Saturday, December 29, 2007

Tagged by Jenny

5 interesting things about myself, hmmmmmmmm....................

1. I am not that interesting. Right now I am about the most boring person you will ever meet. My life revolves around my family. I have a very supportive husband who is always encouraging me to find something I really like to do ,but I am so boring I wouldn't even know what that would be. I go out with friends about 2-3 times a year and spend the whole time feeling like I'm neglecting my kids and don't really enjoy it.

2. I just recently read a book (a grown up one) from beginning to end for the first time in about 8 years! Since the first baby I didn't even try to read a book for the first 3 years cuz I just didn't' have the time. Then I went to school for three years and every spare moment I had was spent studying for board exams, etc. I always feel guilty reading because my house is always such a tornado. I feel like if I have any free time I should spend it cleaning or something. ......I know it's pathetic.

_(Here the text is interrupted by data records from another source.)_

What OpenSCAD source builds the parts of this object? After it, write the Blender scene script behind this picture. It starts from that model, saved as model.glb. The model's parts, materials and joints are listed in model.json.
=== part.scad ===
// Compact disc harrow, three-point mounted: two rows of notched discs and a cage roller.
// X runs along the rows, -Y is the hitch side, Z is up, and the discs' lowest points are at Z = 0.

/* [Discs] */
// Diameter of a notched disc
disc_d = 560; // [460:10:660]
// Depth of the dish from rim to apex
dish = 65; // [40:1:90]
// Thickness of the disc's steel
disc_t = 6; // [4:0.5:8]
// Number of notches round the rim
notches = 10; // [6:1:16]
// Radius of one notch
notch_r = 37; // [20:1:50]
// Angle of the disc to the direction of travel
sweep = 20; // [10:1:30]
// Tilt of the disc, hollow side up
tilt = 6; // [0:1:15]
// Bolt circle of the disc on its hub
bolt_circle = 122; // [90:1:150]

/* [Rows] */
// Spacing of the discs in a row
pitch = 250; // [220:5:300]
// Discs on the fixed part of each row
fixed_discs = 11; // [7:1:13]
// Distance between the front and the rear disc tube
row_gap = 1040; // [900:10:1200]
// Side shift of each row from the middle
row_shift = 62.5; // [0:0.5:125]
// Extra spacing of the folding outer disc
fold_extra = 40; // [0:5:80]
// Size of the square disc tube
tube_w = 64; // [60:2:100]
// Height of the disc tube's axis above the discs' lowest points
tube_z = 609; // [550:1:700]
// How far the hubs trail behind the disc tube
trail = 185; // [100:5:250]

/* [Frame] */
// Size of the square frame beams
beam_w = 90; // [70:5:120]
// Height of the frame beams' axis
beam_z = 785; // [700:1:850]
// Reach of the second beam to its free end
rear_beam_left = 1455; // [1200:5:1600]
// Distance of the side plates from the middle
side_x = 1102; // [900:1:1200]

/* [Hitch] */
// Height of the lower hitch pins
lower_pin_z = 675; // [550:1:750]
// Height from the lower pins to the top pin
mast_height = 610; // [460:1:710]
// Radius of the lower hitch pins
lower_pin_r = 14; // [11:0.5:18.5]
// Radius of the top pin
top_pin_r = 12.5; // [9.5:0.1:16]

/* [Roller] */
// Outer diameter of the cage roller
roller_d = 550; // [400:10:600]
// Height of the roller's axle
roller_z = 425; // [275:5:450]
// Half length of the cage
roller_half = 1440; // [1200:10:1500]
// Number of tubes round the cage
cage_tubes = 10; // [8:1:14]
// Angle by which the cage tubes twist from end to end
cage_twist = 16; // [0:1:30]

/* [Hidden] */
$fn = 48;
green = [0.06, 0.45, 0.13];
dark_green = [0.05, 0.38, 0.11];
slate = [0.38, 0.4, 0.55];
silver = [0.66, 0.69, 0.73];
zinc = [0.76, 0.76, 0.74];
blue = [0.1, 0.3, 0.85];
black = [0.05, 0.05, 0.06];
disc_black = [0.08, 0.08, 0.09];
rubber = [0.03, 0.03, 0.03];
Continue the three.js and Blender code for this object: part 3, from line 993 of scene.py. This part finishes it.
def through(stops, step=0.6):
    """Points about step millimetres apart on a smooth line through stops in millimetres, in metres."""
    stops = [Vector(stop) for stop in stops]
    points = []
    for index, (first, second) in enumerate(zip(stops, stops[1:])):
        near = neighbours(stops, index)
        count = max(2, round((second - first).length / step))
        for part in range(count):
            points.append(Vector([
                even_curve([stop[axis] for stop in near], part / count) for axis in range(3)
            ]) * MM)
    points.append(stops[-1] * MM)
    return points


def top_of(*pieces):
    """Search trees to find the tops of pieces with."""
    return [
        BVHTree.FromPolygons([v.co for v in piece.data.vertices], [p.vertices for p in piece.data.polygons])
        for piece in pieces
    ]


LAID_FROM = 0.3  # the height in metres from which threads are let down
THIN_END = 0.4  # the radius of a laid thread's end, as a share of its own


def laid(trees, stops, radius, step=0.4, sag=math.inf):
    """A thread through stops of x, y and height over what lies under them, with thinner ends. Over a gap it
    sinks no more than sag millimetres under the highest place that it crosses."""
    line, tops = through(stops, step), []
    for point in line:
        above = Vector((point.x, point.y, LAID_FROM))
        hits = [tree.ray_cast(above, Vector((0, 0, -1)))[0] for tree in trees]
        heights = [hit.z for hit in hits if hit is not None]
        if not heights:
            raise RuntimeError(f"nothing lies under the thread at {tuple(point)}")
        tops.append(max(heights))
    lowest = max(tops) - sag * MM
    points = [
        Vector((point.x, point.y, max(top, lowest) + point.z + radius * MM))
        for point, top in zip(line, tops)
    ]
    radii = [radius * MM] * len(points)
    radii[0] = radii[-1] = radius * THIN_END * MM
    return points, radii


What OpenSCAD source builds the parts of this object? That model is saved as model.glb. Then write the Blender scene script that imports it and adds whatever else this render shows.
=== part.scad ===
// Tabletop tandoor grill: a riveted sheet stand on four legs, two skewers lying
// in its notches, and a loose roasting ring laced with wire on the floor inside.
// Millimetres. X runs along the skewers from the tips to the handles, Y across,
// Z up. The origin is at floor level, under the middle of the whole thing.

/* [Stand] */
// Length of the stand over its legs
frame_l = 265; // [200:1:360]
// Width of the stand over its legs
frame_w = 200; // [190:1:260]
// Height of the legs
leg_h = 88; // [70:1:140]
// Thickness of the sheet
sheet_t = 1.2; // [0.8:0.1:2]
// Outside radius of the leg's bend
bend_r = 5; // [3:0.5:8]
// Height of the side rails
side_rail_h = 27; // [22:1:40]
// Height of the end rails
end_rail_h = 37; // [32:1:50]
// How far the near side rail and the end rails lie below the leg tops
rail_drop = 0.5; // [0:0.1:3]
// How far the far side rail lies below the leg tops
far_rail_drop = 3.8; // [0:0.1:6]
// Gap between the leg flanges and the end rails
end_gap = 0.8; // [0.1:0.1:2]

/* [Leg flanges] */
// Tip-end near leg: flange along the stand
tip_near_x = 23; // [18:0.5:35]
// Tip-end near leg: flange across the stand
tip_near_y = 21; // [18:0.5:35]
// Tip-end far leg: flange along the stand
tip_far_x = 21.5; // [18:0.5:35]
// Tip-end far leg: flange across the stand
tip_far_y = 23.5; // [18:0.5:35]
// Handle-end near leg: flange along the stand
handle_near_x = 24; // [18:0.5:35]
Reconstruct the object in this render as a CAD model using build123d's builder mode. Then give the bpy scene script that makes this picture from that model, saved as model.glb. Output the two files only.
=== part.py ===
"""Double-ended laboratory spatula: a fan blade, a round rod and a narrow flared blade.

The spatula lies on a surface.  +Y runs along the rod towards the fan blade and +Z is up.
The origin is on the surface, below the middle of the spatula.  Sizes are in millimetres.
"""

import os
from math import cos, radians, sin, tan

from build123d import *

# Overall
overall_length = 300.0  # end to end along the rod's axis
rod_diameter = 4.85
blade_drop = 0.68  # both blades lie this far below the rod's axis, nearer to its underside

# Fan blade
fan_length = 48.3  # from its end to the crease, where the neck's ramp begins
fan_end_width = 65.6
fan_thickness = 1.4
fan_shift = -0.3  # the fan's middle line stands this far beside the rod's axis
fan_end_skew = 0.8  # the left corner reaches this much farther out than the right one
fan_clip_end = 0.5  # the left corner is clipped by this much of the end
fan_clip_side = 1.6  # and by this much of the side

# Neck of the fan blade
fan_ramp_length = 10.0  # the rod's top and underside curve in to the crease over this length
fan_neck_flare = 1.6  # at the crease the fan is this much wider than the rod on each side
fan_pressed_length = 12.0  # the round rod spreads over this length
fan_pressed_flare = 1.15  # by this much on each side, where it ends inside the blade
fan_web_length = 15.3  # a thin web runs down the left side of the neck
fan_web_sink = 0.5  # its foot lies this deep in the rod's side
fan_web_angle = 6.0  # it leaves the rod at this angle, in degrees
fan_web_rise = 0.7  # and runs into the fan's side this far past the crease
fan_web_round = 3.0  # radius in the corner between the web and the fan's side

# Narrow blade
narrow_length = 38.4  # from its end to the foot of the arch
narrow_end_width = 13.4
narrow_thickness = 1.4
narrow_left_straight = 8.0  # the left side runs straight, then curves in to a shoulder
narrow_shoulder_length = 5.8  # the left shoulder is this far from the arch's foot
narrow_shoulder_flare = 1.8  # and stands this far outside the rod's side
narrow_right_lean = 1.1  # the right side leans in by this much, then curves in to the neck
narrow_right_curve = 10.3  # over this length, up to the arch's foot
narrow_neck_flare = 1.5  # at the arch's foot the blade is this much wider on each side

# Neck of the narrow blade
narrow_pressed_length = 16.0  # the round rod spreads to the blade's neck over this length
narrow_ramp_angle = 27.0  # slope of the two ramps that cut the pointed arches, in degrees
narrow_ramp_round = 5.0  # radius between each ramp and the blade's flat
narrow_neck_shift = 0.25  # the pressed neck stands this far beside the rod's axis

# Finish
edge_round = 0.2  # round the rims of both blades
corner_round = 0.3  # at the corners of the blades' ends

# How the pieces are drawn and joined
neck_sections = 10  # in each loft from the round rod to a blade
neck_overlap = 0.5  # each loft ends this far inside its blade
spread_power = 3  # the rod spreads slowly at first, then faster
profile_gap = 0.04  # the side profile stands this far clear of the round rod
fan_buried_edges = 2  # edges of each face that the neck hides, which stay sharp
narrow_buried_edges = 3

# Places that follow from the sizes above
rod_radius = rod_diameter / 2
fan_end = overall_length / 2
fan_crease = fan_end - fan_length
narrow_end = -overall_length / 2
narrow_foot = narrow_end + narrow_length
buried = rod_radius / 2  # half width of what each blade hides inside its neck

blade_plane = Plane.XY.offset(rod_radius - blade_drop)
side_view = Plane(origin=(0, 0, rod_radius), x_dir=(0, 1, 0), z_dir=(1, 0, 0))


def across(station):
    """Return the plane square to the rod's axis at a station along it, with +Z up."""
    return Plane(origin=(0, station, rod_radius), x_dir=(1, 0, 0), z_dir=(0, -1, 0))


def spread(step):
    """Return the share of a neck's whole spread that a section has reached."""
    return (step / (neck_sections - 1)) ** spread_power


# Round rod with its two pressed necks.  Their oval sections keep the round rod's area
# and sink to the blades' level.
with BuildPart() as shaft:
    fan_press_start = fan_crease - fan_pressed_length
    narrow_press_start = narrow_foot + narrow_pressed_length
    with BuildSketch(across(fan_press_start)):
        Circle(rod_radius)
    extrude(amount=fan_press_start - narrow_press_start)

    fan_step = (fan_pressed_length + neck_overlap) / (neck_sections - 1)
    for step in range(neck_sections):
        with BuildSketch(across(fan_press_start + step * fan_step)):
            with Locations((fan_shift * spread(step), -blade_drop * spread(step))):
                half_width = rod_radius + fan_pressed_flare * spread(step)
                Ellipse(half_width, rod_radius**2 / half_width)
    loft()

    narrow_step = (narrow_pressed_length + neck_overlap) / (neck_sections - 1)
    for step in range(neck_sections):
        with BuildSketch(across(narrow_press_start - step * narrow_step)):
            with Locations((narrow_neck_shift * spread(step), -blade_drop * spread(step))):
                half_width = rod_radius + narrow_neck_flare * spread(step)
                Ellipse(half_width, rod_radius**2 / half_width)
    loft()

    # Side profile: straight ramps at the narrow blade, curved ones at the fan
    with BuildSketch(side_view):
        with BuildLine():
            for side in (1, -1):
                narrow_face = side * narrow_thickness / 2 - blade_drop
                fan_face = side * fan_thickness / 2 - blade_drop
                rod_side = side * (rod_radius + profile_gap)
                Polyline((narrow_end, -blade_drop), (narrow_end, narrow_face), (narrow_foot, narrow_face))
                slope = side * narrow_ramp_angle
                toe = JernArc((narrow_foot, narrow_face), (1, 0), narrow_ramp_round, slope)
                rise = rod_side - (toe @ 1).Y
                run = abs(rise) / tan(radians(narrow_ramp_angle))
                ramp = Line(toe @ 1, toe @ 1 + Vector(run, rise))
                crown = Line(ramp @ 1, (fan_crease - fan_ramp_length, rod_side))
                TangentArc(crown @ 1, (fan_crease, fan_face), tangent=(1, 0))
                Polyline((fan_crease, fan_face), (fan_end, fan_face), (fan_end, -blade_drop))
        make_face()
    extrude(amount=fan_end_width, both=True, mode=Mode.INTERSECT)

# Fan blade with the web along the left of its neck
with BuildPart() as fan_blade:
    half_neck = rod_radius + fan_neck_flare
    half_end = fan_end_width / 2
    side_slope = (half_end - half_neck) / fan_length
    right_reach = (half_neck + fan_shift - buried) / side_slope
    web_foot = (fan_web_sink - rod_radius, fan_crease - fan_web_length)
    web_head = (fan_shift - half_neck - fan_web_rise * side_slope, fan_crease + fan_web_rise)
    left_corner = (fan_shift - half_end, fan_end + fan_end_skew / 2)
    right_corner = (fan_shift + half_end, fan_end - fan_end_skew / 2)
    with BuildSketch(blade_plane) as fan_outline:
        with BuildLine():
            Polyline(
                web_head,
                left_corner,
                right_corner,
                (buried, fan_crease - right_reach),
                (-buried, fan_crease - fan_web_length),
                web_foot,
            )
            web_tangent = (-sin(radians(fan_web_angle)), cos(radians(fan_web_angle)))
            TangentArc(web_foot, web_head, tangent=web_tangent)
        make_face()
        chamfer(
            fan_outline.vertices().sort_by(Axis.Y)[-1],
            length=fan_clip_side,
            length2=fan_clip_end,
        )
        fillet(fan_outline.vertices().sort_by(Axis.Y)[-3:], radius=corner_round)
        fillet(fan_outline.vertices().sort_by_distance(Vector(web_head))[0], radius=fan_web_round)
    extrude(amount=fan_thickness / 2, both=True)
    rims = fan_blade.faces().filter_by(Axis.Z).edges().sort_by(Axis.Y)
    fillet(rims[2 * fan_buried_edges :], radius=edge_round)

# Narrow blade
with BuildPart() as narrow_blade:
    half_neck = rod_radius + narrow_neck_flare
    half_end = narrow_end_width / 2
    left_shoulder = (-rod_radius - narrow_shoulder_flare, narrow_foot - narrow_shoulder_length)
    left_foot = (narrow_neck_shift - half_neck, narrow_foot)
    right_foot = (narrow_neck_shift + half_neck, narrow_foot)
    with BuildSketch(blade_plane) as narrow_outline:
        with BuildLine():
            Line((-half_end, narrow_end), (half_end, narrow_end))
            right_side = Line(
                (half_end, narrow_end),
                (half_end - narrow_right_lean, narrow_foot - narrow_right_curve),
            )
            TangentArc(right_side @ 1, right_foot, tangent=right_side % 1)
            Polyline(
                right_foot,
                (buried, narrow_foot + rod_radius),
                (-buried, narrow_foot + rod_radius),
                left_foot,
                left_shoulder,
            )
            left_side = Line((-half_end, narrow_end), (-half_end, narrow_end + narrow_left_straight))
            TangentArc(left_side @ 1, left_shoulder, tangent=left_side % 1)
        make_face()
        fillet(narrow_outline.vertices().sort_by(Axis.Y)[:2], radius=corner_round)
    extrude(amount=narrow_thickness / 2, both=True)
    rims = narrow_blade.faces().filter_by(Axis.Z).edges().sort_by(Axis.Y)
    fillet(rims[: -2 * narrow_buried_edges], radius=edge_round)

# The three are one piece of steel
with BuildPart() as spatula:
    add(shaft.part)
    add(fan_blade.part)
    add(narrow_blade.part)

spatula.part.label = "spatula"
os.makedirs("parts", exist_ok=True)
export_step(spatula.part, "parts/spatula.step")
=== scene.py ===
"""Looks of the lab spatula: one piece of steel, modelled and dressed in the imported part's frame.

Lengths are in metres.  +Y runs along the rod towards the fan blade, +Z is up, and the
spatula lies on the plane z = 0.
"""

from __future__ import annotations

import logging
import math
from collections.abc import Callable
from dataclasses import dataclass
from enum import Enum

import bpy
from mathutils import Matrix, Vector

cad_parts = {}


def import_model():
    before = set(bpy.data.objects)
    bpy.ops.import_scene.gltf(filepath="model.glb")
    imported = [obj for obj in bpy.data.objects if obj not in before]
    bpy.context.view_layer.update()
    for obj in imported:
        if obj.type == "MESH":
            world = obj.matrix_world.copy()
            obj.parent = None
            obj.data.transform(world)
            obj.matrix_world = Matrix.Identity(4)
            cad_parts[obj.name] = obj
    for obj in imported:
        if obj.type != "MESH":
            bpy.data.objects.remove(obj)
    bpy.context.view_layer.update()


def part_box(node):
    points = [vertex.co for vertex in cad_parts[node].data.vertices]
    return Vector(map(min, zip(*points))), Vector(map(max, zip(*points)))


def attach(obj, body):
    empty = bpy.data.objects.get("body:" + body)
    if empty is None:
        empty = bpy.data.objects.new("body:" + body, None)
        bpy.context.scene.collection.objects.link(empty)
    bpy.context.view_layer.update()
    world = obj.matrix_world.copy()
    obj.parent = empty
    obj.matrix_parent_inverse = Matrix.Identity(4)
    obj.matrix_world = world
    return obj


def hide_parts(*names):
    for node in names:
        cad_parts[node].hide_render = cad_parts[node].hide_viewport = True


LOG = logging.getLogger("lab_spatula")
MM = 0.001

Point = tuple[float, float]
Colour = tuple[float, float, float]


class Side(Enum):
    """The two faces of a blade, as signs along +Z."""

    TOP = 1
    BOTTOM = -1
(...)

3. If we had a bigger house and more money, I would definitely have more kids. They are so fun. They make me smile everyday and think about how lucky I am to have my life. Even the 15 yearcold in all of her teenage splendor is lots of fun most of the time :)

4. I wish I had never told anyone I was doing the triathlon. I'm so sick of talking about it. Everytime I talk about it I feel another nail in my coffin. I'm still not very confident that I can even do it. And other people keep saying they are going to do it with me. I don't want to be responsible for organizing a whole group of people to go down to the tri. I'm not good at that. I think it will be difficult enough to deal with my own nerves let alone a bunch of other first time triathletes who keep asking me questions like I'm some kind of expert because my husband has done this before.

5. I really wish my little sister lived in Wisconsin again. I miss her. I talk to her alot (via email of course cuz she doesn't like the phone per her list) but it's not the same. It's hard to listen to her go through hard times and not be able to hug her or take her out for drinks :)

6. was there supposed to be 5 or 6? Well, I haven't really worked out much the entire month of DECEMBER. I feel like a big doughy piece of poo! I smell a new years resolution!